• _Written request_: For this exercise, return only the lines from the line containing "Recreate this object" through the line containing "wasm.setup();", both ends included, exactly as they are.

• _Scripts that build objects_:
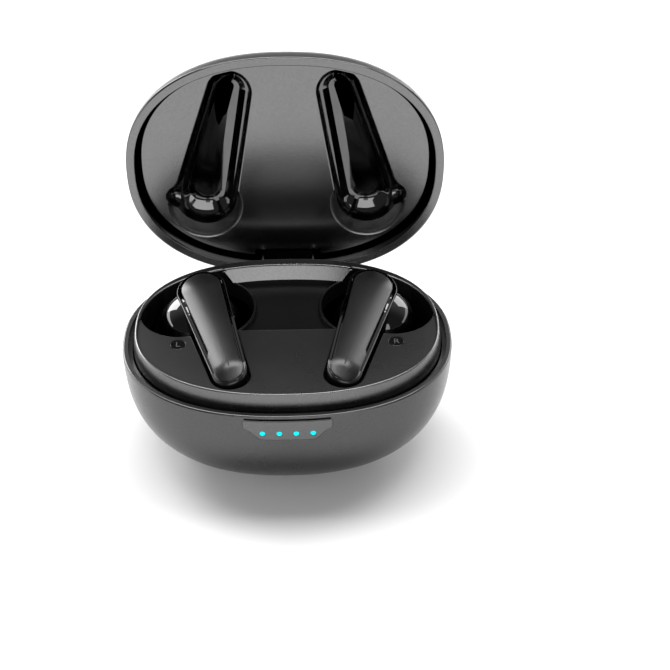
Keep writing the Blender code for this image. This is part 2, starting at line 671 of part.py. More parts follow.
def make_bud(side):
    word = side_word(side)
    head = at_side(HEAD, side)
    axis = at_side(NOZZLE_AXIS, side)
    stem_steps = ((0.9, "flat", STEM_BOTTOM), (0.25, "flat", 22.6), (0.0, "flat", 23.2),
                  (0.0, "sloped", PLATE_THICK + GAP))

    housing = loft(f"bud_{word}_housing", stem_rings(side, stem_steps), "gloss")
    keep_inside(housing, half_space(f"stem_part_{word}", side, CAP_SPLIT, False))
    join(housing, ellipsoid(f"head_{word}", head, HEAD_R))
    join(housing, cylinder(f"nozzle_{word}", head + axis * 4.0, head + axis * NOZZLE_END, NOZZLE_R))
    channel = loft(f"channel_{word}", stem_rings(side, ((1.2, "flat", 23.5), (1.0, "sloped", -3.0))))
    keep_inside(channel, half_space(f"channel_part_{word}", side, CAP_SPLIT + 1.0, False))
    cut(housing, channel)
    cut(housing, ellipsoid(f"head_space_{word}", head, [r - HEAD_WALL for r in HEAD_R]))
    cut(housing, cylinder(f"nozzle_bore_{word}", head, head + axis * (NOZZLE_END + 2.0), NOZZLE_BORE))
    cut(housing, cylinder(f"mesh_seat_{word}", head + axis * (NOZZLE_END - 0.6),
                          head + axis * (NOZZLE_END + 2.0), NOZZLE_BORE + 0.4))

    cap = loft(f"bud_{word}_stem_cap", stem_rings(side, stem_steps), "satin")
    keep_inside(cap, half_space(f"cap_part_{word}", side, CAP_SPLIT - GAP, True))

    plate_steps = ((0.0, "sloped", PLATE_THICK), (0.0, "sloped", 0.7), (0.35, "sloped", 0.25),
                   (1.0, "sloped", 0.0))
    loft(f"bud_{word}_face_plate", stem_rings(side, plate_steps), "plate")

    turned(f"bud_{word}_ear_tip",
           ((2.9, 12.2), (4.2, 12.0), (5.2, 10.9), (5.7, 9.4), (5.75, 8.5), (5.25, 8.5), (4.95, 9.6),
            (4.2, 10.5), (3.6, 10.3), (3.6, 8.7), (2.9, 8.7)), head, axis, "silicone", segments=20)
    cylinder(f"bud_{word}_nozzle_mesh", head + axis * (NOZZLE_END - 0.3),
             head + axis * (NOZZLE_END - 0.05), NOZZLE_BORE + 0.1, "steel")
    cylinder(f"bud_{word}_driver", head + axis * 0.9, head + axis * 3.2, 4.6, "steel")
    cylinder(f"bud_{word}_cell", head - axis * 3.3, head + axis * 0.4, 4.4, "cell")

    board_low = at_side(stem_point(6.0), side)
    board_high = at_side(stem_point(13.5), side)
    across = (board_high - board_low).orthogonal().normalized() * 1.4
    corners = [board_low + across, board_low - across, board_high - across, board_high + across]
    prism(f"bud_{word}_board", [(p.x, p.y) for p in corners], 25.4, 26.1, "board", smooth=False)
    spot = at_side(stem_point(MAGNET_AT), side)
    cylinder(f"bud_{word}_magnet", (*spot, 23.8), (*spot, 25.1), 1.5, "magnet")
    for i, along in enumerate(CONTACT_AT):
        spot = at_side(stem_point(along), side)
        cut(housing, cylinder(f"pad_seat_{word}_{i + 1}", (*spot, 20.0), (*spot, 23.05), 1.2, segments=12))
        cylinder(f"bud_{word}_contact_{i + 1}", (*spot, 22.2), (*spot, 22.75), 0.9, "gold", segments=16)


def main():
    make_base_shell()
    make_led_window()
    make_tray()
    make_power_parts()
    make_port()
    make_lid()
    for side in (-1, 1):
        make_well(side)
        make_side_mark(side)
        make_pin_set(side)
        make_base_magnets(side)
        make_bud(side)


main()
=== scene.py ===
"""Looks of the wireless earbuds case.

Driving sizes are in millimetres and become metres through MM. X points to the right,
Y to the back (the hinge side) and Z up, as in the frame. The lid's pieces are made shut
and then turned open about the hinge.
"""
import math

import bmesh
import bpy
from mathutils import Matrix, Vector


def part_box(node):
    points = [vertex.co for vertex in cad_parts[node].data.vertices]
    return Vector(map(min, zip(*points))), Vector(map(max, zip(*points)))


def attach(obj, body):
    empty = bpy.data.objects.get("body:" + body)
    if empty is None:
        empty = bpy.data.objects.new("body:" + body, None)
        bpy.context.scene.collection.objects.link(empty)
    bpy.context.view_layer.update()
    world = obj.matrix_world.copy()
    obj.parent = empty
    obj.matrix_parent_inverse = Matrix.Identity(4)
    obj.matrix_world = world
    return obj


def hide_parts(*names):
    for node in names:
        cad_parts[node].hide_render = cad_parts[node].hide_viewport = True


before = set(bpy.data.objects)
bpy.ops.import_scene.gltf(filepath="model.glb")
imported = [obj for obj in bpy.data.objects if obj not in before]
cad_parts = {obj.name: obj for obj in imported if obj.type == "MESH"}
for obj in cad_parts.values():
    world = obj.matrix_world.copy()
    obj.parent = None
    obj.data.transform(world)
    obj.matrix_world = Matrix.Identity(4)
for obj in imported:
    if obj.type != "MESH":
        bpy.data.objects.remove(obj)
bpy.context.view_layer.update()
MM = 0.001


def node_box(node):
    """Lowest and highest corners of a CAD node, in millimetres."""
    low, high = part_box(node)
    return Vector(low) / MM, Vector(high) / MM


# ---- driving sizes (mm), the first ones from the frame ----
SHELL_LOW, SHELL_HIGH = node_box("base_shell")
HALF_X = SHELL_HIGH.x  # half width of the case at the parting plane
HALF_Y = -SHELL_LOW.y  # half depth of the case at the parting plane
BASE_H = SHELL_HIGH.z  # height of the base's parting plane
TRAY_LOW, TRAY_HIGH = node_box("tray")
LIP_TOP = TRAY_HIGH.z
TRAY_BOTTOM = TRAY_LOW.z

PLAN_POWER = 2.3  # superellipse power of the oval plan
RIM_GAP = 0.3  # open seam between the shut lid and the base
LID_H = 13.0
BOWL_POWER = 2.8
BOWL_REACH = 1.06  # depth at which the bowl would close, over its height
DOME_POWER = 2.5
DOME_REACH = 1.0  # the same for the outside of the lid
LID_INNER_POWER = 3.0
LID_INNER_REACH = 1.03
BASE_WALL = 1.8
BASE_FLOOR = 1.6
LID_WALL = 1.7
LID_ROOF = 1.4
EDGE = 0.35  # rounding of the base's and the lid's outer rim
FOOT_EDGE = 0.9  # rounding round the base's foot
FOOT_LINE = 1.0  # inset of the open line between the base's rim and the lip
FOOT_LINE_DEPTH = 0.8

# LED window, thumb slot and port
WINDOW_HALF = 8.0  # half width of the window at its top
WINDOW_TOP = 21.9
WINDOW_LOW = 17.5
WINDOW_UPRIGHT = 20.4  # its sides are upright down to here
WINDOW_SLANT = 19.9  # its lower corners start here
WINDOW_STEP = 0.4  # and step in by this much
WINDOW_CORNER = 3.0  # width of each lower corner
WINDOW_GAP = 0.06
WINDOW_BACK = -19.0  # its cutters run from CUT_FRONT to here
CUT_FRONT = -26.0  # cutters through the front wall start here
LED_GAP = 0.05
LED_DOME = 0.12  # height of a light pipe's domed end
SLOT_HALF = 7.5
SLOT_Z = 22.3
SLOT_R = 0.22
SLOT_BACK = -22.75
PORT_HALF_X = 4.85
PORT_HALF_Z = 2.0
PORT_Z = 9.5

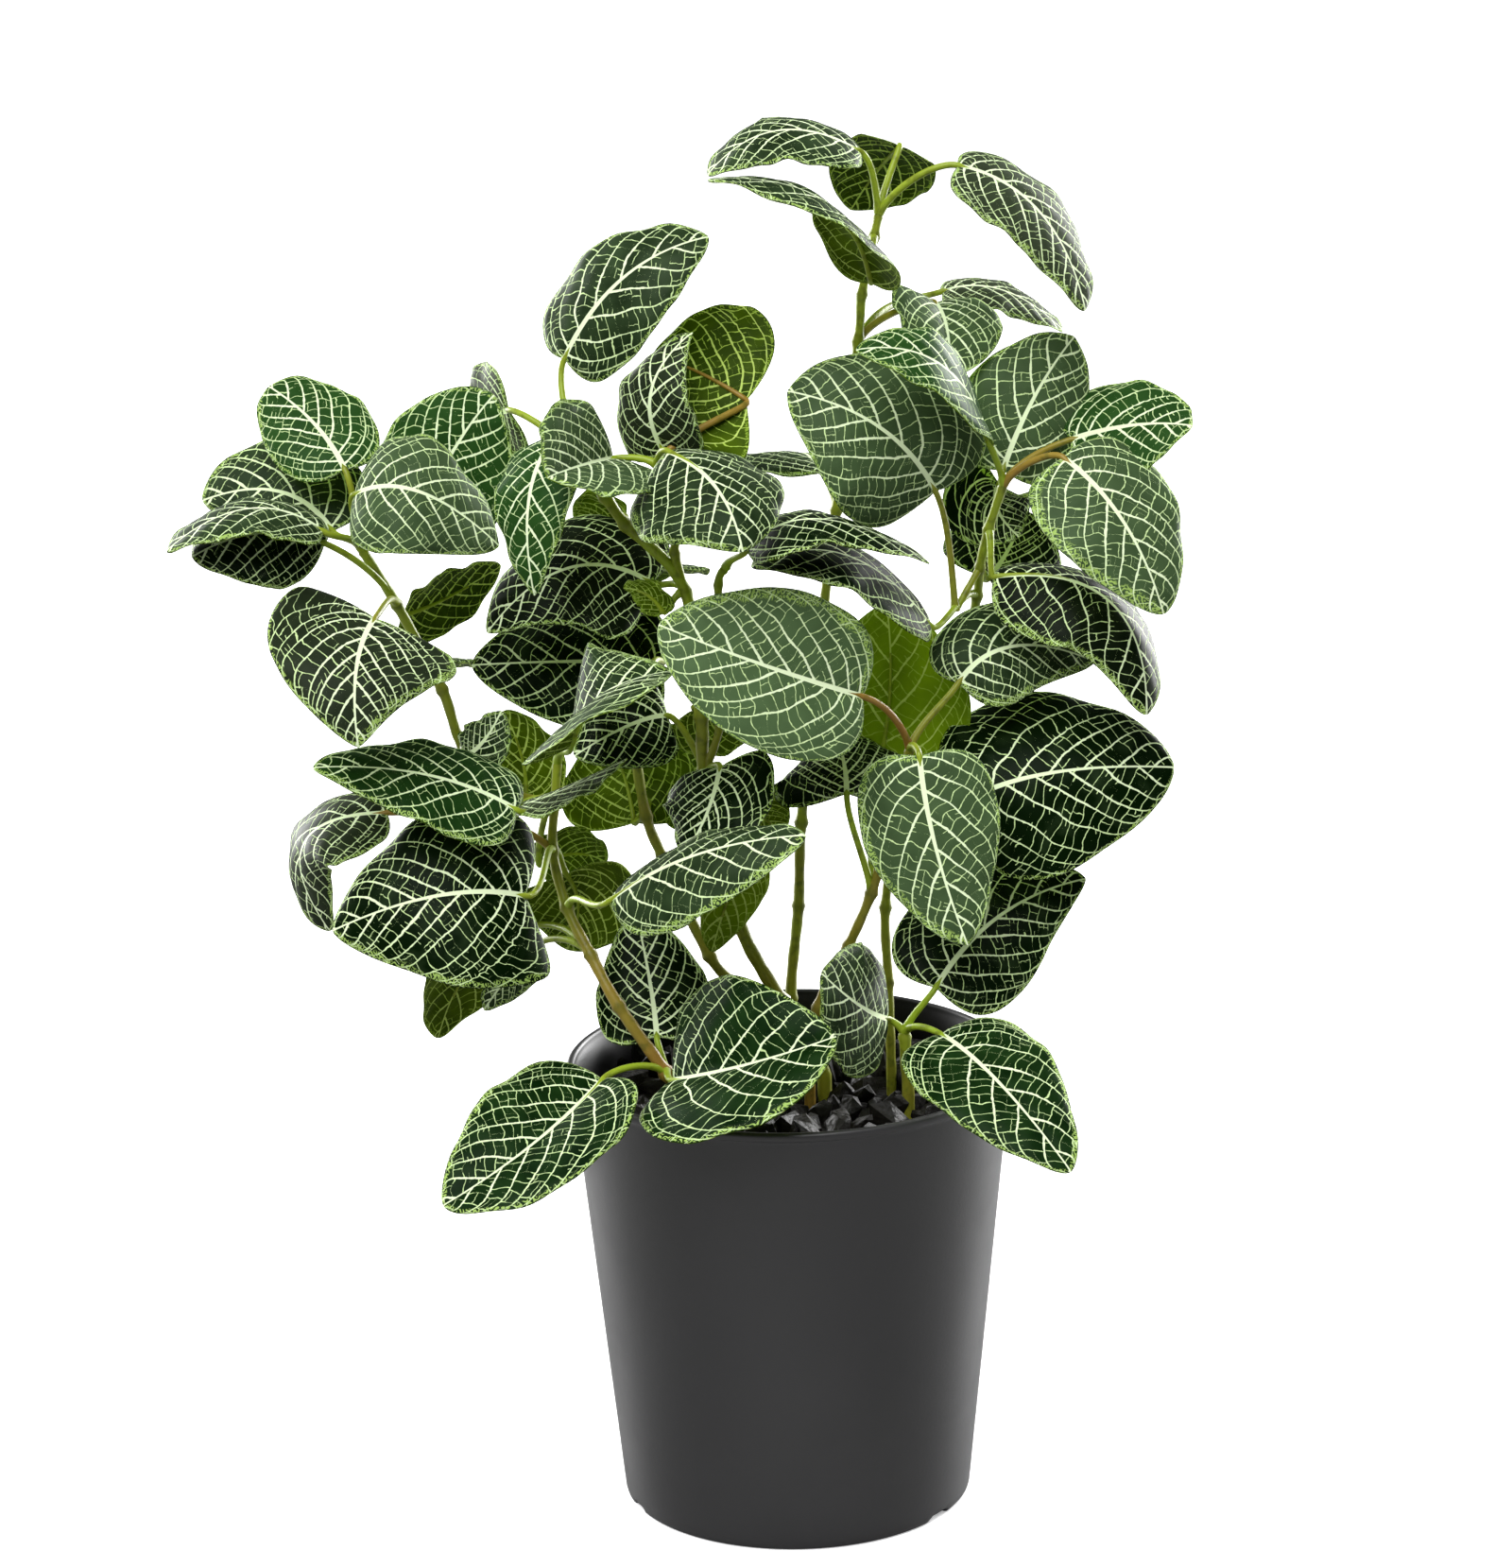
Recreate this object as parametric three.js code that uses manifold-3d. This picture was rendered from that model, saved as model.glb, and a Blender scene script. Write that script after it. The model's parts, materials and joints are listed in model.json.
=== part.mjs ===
// Potted nerve plant: a black pot of potting mix and crushed dark stone, with seven leafy stems.
// Millimetres. +Z is up, +Y is away from the front, and the origin is on the pot's axis at its foot.

import * as THREE from 'three';
import { mergeVertices } from 'three/addons/utils/BufferGeometryUtils.js';
import Module from 'manifold-3d';

const wasm = await Module();
wasm.setup();

// Driving sizes of the pot, from a standard 12 cm pot
const POT_HEIGHT = 122;
const RIM_RADIUS = 60;
const FOOT_RADIUS = 47;
const WALL = 2.4;
const FLOOR = 4;
const RIM_DEPTH = 2.4;
const FOOT_EDGE = 1.6;
const POT_SIDES = 40;
const NOTCHES = 3;
const NOTCH_WIDTH = THREE.MathUtils.degToRad(8);
const NOTCH_FIRST = THREE.MathUtils.degToRad(-36);
const NOTCH_HEIGHT = 1.8;

// What fills the pot
const GAP = 0.3;
const MIX_TOP = 100;
const STONE_BED_TOP = 109;
const STONE_COUNT = 30;
const STONE_SIZE = [5.2, 8];
const STONE_RISE = 3;
const STONE_CEILING = 117;
const GOLDEN_ANGLE = Math.PI * (3 - Math.sqrt(5));

// Stems and their holes
const ROOT_FOOT = 86;
const ROOT_TOP = 117;
const HOLE_FOOT = 84.5;
const HOLE_GAP = 0.5;
const HOLE_SIDES = 8;
const STEM_SIDES = 6;
const STALK_SIDES = 3;
const STALK_RADIUS = [1.3, 0.6];
const NODE_SWELL = 1.18;

// Leaf blades
const BLADE = 0.8;
const BLADE_ROWS = [0, 0.08, 0.28, 0.54, 0.8, 1];
const BLADE_COLUMNS = [-1, -0.5, 0, 0.5, 1];
const BLADE_CUP = THREE.MathUtils.degToRad(-10);
const RIB_DEPTH = 0.9;
const QUILT = 0.35;
const MARGIN_WAVE = 0.6;
const LOBE_REACH = 0.25;

// The photograph's eye. A reading is [column, row, depth]: where a place shows in the 1600 x 1659 frame,
// and how far it lies behind the pot's axis.
const EYE = {
  elevation: THREE.MathUtils.degToRad(16.1),
  distance: 1360,
  aimHeight: 194.5,
  focalPixels: 5461,
  roll: THREE.MathUtils.degToRad(1),
  aimColumn: 831.8,
  aimRow: 843.8,
};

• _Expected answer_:
Recreate this object as parametric three.js code that uses manifold-3d. This picture was rendered from that model, saved as model.glb, and a Blender scene script. Write that script after it. The model's parts, materials and joints are listed in model.json.
=== part.mjs ===
// Potted nerve plant: a black pot of potting mix and crushed dark stone, with seven leafy stems.
// Millimetres. +Z is up, +Y is away from the front, and the origin is on the pot's axis at its foot.

import * as THREE from 'three';
import { mergeVertices } from 'three/addons/utils/BufferGeometryUtils.js';
import Module from 'manifold-3d';

const wasm = await Module();
wasm.setup();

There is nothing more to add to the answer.